U.S. and South Korean troops running landing drills near Pohang, South Korea Ahn Young-joon/AP

North Korea Fires Hundreds of Artillery Rounds at South, Defying U.N.

The largest artillery exchange in three years between North and South Korea comes as Pyongyang signals new nuclear 'deterrence' testing could begin.

North Korea exchanged artillery fire with the South on Monday, a day after it warned it could carry out a "new form of nuclear test," the New York Times reports.

The two Koreas each sent hundreds of artillery rounds across a disputed maritime sea boundary. South Korean officials said the artillery exchange did not hurt anyone. Still, the two countries have not had such a volatile sea episode since 2010 when the North shelled an inhabited South Korean island.

Pyongyang was frustrated with the rebuke it received on Thursday from U.N. Security Council members, Reuters reported. During a close-door session of the 15-nation body, individual members castigated the North for its test-firing earlier last week of two medium-range ballistic missiles.

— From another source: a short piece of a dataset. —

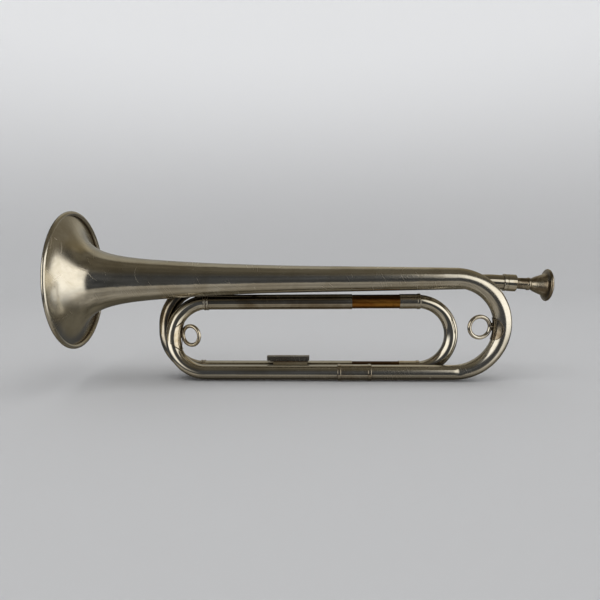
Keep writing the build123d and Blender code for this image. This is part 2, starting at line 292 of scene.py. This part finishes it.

"It is absolutely intolerable that the U.N. Security Council ... 'denounced' the Korean People's Army (KPA)'s self-defensive rocket launching drills and called them a 'violation of resolutions,'" the North Korean Foreign Ministry said in a statement carried by official regime media.

The ministry warned that additional drills were in the offing and would involve "more diversified nuclear deterrence" that would be aimed at hitting longer range targets "with a variety of striking power."

"We would not rule out a new form of nuclear test for bolstering up our nuclear deterrence," the statement said.

The threat of a new kind of atomic test could mean the North is planning to blow up its first uranium-based nuclear device. While Pyongyang's first two underground atomic detonations used plutonium, independent analysis of the third test in 2013 could not determine whether it employed plutonium or highly enriched uranium.

Jeffrey Lewis of the James Martin Center for Nonproliferation Studies told the Wall Street Journal that Pyongyang's statement hints at the opening of a new phase in its nuclear testing program.

"The old way was that we thought of the North’s test as ‘atomic temper tantrums’ -- they’d do one-offs every few years to show us how angry they are," Lewis said. "But to me, it looks like they’re getting ready to do a lot of tests over the next few years."